| Description of the task |
Beginning at the line with "hide_parts(node)", output each line to the end of the listing below exactly, please.

_ _ _ _ _ _ _

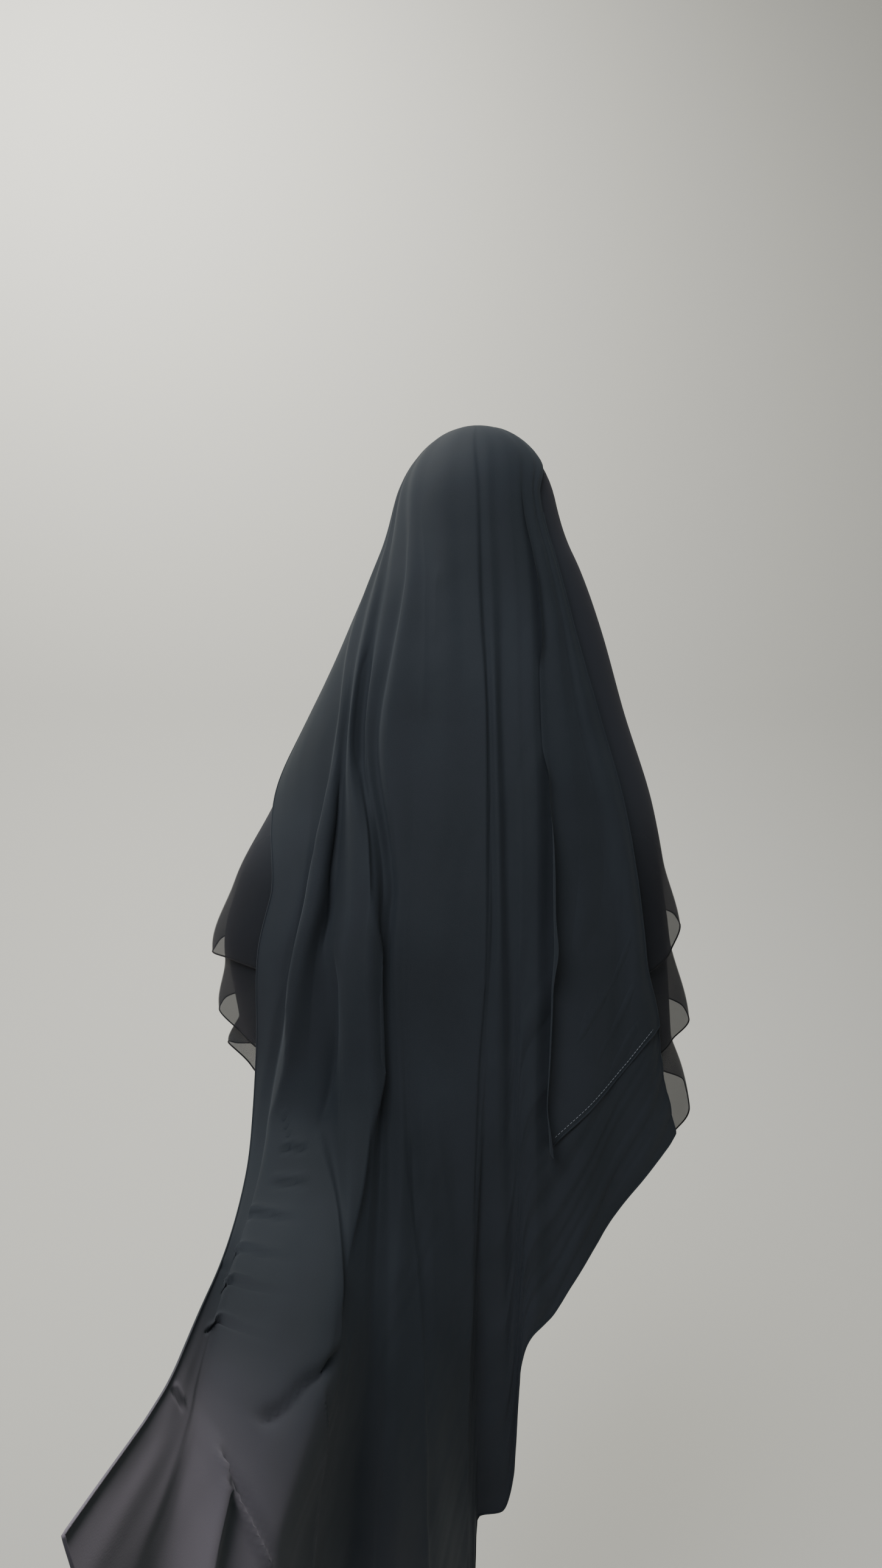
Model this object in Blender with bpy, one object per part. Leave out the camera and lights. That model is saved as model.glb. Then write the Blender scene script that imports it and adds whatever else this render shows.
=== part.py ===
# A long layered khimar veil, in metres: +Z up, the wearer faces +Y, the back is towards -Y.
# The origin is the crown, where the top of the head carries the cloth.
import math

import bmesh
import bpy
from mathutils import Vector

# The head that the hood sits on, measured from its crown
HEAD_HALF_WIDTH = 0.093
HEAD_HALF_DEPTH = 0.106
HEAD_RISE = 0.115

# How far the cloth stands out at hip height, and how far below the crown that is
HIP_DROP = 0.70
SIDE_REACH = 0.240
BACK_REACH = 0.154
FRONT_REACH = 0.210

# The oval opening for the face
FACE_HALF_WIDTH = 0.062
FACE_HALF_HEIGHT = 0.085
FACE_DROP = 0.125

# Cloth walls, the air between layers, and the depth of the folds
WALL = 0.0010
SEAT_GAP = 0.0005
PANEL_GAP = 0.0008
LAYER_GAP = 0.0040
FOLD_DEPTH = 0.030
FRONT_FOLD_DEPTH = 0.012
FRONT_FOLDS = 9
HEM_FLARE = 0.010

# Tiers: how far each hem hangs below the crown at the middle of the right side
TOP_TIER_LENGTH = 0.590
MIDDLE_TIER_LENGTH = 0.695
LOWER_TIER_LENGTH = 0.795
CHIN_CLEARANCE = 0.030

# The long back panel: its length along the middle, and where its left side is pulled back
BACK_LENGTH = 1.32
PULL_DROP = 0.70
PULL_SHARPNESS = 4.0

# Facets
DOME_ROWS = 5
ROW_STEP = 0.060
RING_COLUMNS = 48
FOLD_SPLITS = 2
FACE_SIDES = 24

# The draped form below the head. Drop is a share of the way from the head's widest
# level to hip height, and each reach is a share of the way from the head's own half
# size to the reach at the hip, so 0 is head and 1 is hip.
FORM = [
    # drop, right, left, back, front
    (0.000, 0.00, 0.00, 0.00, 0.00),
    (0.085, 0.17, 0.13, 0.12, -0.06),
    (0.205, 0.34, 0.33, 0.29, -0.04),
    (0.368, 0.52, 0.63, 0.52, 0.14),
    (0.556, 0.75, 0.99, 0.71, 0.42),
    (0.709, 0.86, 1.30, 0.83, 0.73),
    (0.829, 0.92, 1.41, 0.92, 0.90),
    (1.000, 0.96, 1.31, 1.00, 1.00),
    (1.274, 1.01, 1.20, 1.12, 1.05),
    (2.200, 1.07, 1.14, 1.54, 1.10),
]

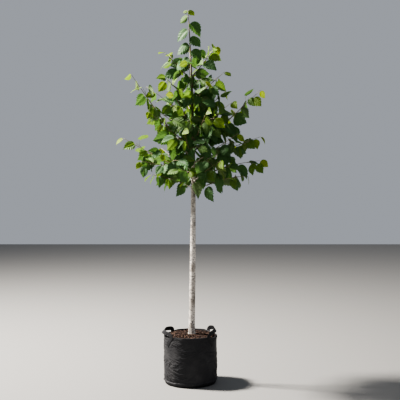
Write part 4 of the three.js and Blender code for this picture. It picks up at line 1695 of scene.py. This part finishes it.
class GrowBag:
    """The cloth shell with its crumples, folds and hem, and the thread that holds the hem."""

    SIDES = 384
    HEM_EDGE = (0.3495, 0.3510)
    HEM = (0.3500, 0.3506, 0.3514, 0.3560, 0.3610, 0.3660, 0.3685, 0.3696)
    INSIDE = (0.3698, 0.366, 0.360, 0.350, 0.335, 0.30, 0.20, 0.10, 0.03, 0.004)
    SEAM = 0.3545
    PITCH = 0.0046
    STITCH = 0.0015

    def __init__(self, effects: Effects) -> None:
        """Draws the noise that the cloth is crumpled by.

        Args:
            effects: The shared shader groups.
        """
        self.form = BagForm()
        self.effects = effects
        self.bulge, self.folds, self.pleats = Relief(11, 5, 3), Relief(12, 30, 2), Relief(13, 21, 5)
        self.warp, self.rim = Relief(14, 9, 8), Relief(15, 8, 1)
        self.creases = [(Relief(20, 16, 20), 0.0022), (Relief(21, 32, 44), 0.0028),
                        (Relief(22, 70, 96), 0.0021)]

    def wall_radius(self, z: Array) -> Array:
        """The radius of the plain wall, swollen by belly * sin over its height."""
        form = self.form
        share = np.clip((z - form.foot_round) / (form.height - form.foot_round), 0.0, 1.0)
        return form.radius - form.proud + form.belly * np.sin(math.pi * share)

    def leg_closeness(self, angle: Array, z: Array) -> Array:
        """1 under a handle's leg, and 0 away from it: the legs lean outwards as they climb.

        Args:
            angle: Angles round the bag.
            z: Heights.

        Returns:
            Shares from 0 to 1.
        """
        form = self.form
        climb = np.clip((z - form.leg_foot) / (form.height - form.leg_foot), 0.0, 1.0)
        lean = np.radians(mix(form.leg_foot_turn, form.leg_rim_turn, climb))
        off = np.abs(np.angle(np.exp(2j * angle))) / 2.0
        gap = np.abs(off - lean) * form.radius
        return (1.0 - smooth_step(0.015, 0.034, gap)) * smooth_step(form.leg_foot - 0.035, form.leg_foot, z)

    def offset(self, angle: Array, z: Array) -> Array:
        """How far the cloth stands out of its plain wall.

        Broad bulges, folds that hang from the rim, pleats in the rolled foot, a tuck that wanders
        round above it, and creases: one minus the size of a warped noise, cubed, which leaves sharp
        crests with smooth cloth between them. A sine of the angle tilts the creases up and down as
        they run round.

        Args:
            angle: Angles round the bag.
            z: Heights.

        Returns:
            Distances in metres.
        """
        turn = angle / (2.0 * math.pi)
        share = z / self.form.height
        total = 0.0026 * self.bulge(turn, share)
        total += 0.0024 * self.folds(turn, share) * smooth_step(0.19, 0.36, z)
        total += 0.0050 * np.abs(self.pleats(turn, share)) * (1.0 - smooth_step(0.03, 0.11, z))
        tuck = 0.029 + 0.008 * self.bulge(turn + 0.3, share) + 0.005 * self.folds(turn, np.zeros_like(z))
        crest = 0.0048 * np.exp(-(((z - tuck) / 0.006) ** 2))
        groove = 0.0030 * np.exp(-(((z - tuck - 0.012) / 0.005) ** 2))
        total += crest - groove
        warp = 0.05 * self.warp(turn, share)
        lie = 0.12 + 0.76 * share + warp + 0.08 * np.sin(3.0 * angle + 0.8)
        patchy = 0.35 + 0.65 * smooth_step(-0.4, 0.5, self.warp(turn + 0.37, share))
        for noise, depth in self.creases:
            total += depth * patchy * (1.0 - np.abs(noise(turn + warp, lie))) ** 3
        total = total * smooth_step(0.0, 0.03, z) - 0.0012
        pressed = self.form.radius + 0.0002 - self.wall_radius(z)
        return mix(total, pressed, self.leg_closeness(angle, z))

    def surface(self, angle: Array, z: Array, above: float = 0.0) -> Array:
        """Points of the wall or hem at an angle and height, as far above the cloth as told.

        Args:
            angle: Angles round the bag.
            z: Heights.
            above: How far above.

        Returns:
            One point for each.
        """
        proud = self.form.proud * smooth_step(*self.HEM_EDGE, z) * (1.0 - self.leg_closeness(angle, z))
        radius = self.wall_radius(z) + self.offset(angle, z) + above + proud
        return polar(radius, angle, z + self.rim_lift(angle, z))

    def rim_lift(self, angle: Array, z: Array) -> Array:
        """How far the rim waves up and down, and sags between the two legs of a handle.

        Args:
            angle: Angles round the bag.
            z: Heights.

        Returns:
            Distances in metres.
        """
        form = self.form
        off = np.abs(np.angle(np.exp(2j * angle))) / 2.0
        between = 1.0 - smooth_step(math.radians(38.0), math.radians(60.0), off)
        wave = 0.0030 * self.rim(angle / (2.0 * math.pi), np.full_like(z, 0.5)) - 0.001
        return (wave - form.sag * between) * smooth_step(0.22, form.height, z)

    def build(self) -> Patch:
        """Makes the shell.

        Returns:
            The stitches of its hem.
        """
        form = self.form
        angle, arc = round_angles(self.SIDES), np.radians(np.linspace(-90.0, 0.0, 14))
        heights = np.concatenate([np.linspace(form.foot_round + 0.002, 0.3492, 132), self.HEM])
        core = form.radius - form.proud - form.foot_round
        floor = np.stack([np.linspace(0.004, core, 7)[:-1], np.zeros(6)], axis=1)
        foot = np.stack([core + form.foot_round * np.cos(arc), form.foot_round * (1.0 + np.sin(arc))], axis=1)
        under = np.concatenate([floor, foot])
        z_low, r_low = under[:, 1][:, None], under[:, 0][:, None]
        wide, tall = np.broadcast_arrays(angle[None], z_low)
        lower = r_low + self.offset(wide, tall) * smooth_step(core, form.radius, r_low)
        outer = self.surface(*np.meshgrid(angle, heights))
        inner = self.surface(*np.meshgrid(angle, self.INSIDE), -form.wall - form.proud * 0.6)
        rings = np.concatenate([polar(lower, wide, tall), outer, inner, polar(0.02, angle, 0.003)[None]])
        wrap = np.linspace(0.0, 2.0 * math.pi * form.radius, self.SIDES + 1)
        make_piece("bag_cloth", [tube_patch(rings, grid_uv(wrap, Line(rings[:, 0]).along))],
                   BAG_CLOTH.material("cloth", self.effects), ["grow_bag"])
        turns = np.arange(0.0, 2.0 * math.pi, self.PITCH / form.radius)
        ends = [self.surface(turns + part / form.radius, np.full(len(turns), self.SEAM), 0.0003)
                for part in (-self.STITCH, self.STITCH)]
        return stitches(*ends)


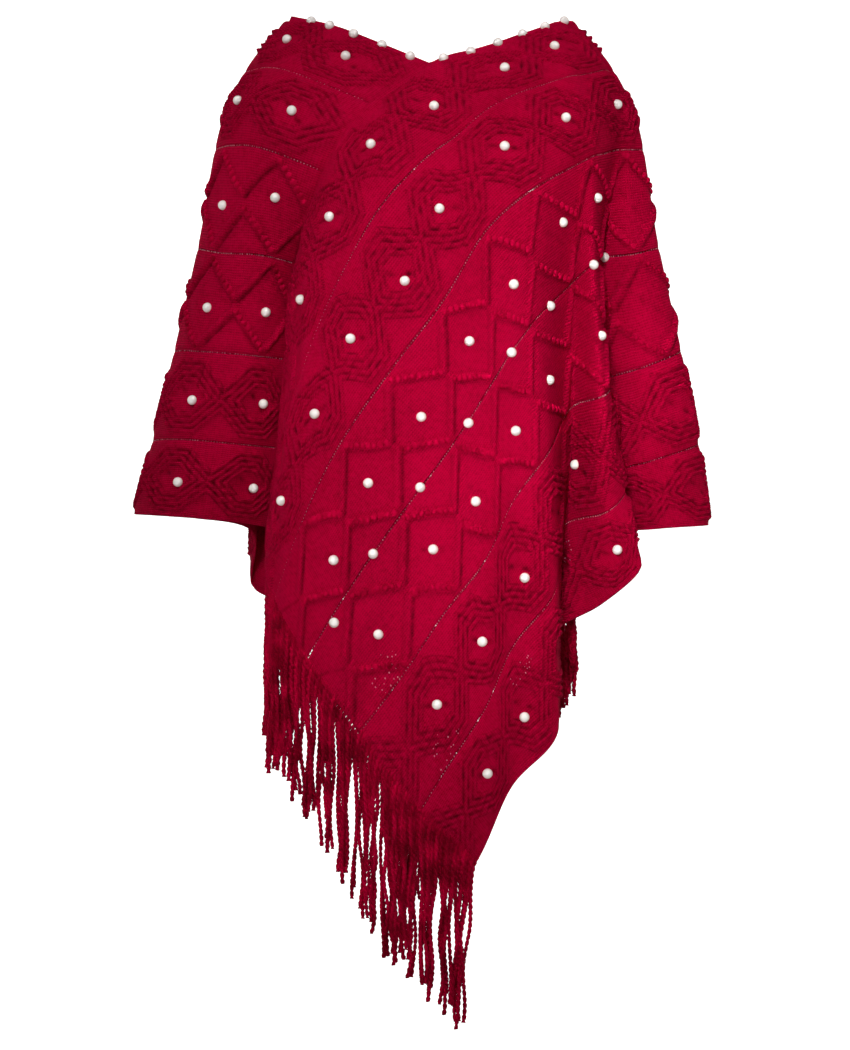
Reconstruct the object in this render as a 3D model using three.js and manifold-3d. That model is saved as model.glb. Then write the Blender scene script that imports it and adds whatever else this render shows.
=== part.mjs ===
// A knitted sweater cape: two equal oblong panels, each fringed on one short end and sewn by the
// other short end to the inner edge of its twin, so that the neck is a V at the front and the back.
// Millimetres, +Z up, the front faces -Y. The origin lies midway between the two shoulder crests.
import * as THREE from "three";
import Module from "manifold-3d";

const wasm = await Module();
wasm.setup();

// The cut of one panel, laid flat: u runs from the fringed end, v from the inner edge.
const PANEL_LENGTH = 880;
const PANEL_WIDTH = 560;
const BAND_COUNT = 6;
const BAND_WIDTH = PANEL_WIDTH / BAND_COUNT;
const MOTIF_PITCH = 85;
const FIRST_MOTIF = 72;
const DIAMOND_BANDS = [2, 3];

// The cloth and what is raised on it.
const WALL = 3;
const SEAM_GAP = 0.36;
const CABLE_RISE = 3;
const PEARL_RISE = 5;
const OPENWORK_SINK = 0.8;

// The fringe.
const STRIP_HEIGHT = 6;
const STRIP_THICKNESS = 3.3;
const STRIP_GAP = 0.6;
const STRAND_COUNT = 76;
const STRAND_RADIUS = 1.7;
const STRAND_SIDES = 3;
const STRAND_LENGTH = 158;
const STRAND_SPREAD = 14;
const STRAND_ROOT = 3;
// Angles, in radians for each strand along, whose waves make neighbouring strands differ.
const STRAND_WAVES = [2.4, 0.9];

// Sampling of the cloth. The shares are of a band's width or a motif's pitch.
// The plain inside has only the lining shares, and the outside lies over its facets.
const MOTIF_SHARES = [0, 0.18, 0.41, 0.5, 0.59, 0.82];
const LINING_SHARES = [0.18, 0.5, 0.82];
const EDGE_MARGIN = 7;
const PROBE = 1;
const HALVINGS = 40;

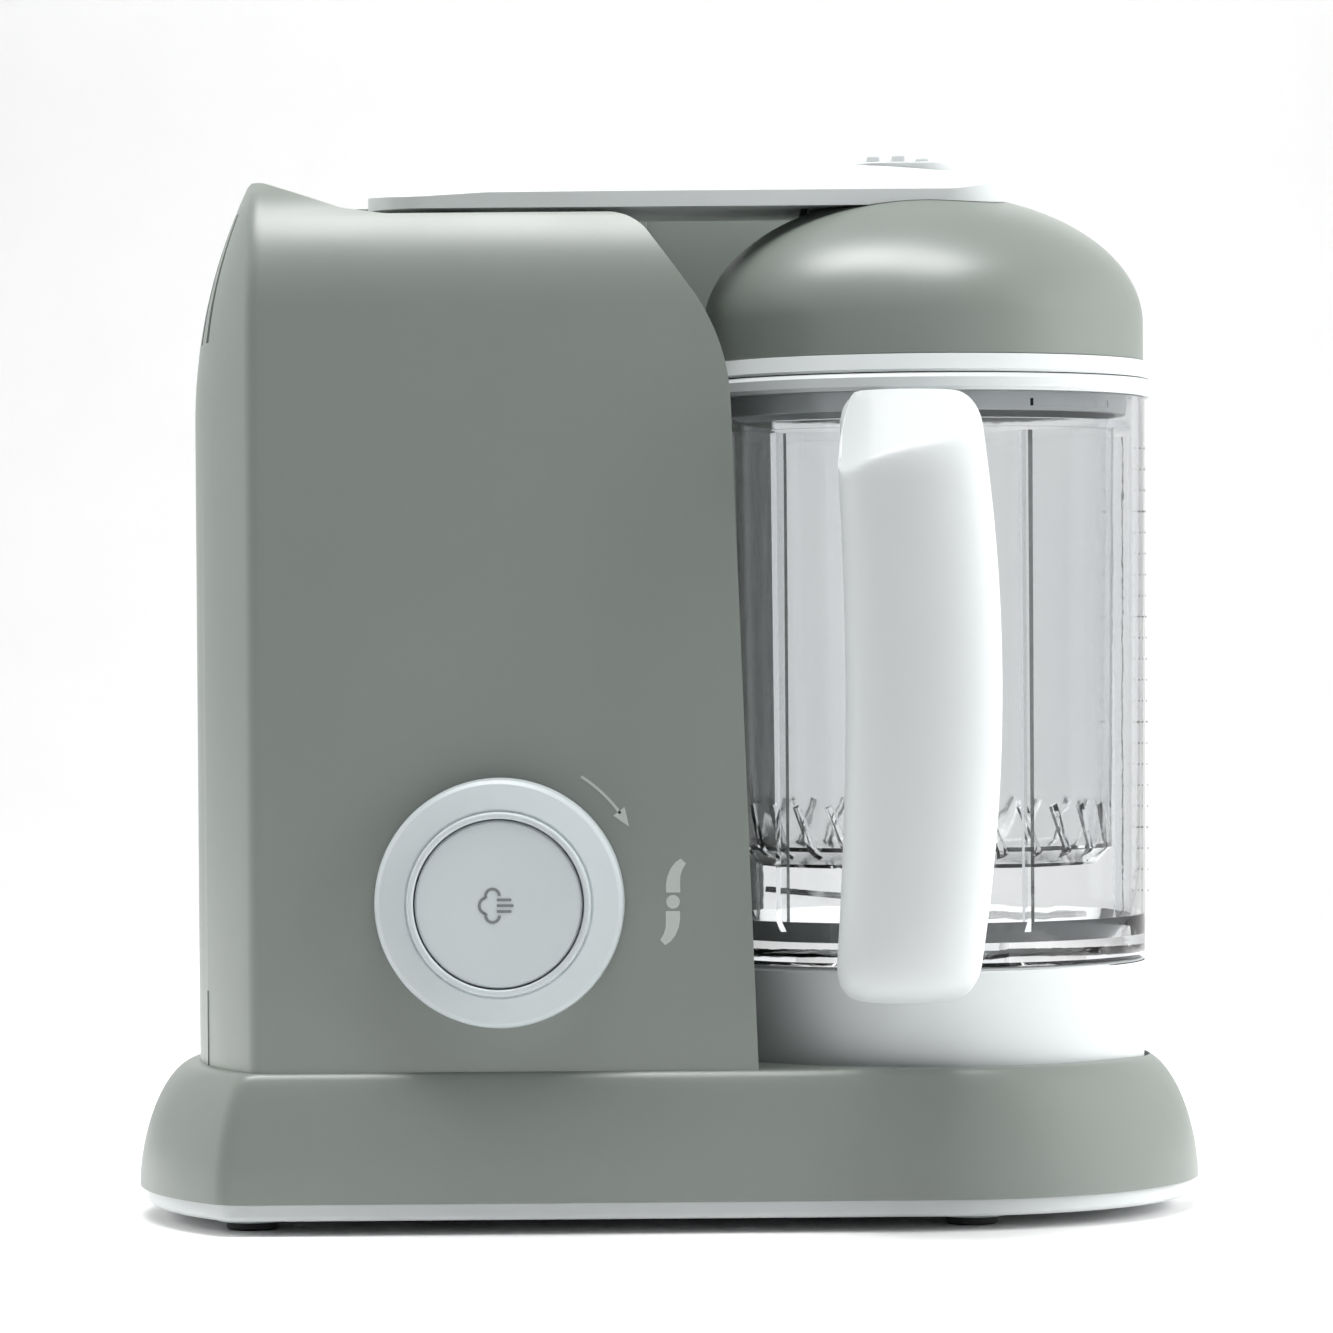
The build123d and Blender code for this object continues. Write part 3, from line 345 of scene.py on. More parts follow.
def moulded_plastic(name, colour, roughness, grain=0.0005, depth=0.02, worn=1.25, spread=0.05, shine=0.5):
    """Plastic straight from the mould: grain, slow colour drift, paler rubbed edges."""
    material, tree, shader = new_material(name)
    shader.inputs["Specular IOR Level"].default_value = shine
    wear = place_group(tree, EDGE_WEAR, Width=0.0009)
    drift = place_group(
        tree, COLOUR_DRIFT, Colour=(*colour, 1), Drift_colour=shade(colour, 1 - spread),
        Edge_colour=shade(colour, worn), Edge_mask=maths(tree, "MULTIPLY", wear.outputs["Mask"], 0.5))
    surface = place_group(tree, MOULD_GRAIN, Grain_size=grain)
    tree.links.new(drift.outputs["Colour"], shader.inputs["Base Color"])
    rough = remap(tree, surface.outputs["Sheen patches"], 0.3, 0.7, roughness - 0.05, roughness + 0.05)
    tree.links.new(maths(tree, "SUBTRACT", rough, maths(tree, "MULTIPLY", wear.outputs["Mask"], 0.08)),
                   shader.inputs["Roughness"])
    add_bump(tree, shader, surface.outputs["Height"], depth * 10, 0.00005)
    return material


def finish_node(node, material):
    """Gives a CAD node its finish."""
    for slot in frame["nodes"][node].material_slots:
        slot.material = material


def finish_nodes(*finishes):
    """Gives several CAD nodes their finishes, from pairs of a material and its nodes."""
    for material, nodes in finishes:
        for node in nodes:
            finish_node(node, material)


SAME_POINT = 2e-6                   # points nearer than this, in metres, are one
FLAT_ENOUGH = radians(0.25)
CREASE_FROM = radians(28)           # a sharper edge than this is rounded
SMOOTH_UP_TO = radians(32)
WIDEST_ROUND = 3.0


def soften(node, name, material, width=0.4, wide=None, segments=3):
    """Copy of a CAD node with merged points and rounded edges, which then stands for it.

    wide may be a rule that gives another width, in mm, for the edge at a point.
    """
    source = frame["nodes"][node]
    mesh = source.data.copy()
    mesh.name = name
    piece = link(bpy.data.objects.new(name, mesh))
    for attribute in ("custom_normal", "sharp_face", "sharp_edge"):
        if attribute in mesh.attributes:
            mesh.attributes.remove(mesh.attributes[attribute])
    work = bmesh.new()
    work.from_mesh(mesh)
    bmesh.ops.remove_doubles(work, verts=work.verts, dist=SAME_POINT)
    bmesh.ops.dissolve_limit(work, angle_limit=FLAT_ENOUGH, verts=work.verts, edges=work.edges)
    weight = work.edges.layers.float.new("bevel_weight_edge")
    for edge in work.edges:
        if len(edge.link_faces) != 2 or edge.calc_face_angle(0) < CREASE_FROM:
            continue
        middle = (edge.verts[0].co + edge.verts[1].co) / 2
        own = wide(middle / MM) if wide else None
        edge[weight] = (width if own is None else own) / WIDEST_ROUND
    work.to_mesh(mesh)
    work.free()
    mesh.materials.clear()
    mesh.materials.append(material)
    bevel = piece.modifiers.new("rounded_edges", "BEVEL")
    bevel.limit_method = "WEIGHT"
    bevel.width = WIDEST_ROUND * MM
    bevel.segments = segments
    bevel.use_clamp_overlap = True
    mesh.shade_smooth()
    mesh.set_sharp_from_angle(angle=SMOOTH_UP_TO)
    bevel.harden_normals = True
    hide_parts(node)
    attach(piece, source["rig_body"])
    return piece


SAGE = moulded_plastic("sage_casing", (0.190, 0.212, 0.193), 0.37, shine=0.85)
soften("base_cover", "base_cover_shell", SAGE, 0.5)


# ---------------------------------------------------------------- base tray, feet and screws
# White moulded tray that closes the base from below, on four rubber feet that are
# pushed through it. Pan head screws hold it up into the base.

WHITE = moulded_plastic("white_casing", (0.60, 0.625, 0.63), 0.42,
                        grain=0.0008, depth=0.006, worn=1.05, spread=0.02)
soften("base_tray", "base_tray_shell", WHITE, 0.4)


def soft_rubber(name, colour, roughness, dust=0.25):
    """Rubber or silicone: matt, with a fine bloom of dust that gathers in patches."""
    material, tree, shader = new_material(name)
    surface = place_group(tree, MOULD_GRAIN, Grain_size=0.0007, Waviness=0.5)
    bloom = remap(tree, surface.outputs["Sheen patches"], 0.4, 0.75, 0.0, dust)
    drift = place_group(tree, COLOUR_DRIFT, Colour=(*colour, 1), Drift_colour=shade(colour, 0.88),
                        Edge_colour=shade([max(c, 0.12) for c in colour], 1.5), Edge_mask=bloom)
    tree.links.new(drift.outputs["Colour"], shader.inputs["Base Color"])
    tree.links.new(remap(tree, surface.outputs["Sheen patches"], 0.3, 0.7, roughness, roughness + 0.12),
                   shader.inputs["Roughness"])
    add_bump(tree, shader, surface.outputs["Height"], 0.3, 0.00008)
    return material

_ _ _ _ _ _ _

| Task solution |
    hide_parts(node)
    attach(piece, source["rig_body"])
    return piece


SAGE = moulded_plastic("sage_casing", (0.190, 0.212, 0.193), 0.37, shine=0.85)
soften("base_cover", "base_cover_shell", SAGE, 0.5)


# ---------------------------------------------------------------- base tray, feet and screws
# White moulded tray that closes the base from below, on four rubber feet that are
# pushed through it. Pan head screws hold it up into the base.

WHITE = moulded_plastic("white_casing", (0.60, 0.625, 0.63), 0.42,
                        grain=0.0008, depth=0.006, worn=1.05, spread=0.02)
soften("base_tray", "base_tray_shell", WHITE, 0.4)


def soft_rubber(name, colour, roughness, dust=0.25):
    """Rubber or silicone: matt, with a fine bloom of dust that gathers in patches."""
    material, tree, shader = new_material(name)
    surface = place_group(tree, MOULD_GRAIN, Grain_size=0.0007, Waviness=0.5)
    bloom = remap(tree, surface.outputs["Sheen patches"], 0.4, 0.75, 0.0, dust)
    drift = place_group(tree, COLOUR_DRIFT, Colour=(*colour, 1), Drift_colour=shade(colour, 0.88),
                        Edge_colour=shade([max(c, 0.12) for c in colour], 1.5), Edge_mask=bloom)
    tree.links.new(drift.outputs["Colour"], shader.inputs["Base Color"])
    tree.links.new(remap(tree, surface.outputs["Sheen patches"], 0.3, 0.7, roughness, roughness + 0.12),
                   shader.inputs["Roughness"])
    add_bump(tree, shader, surface.outputs["Height"], 0.3, 0.00008)
    return material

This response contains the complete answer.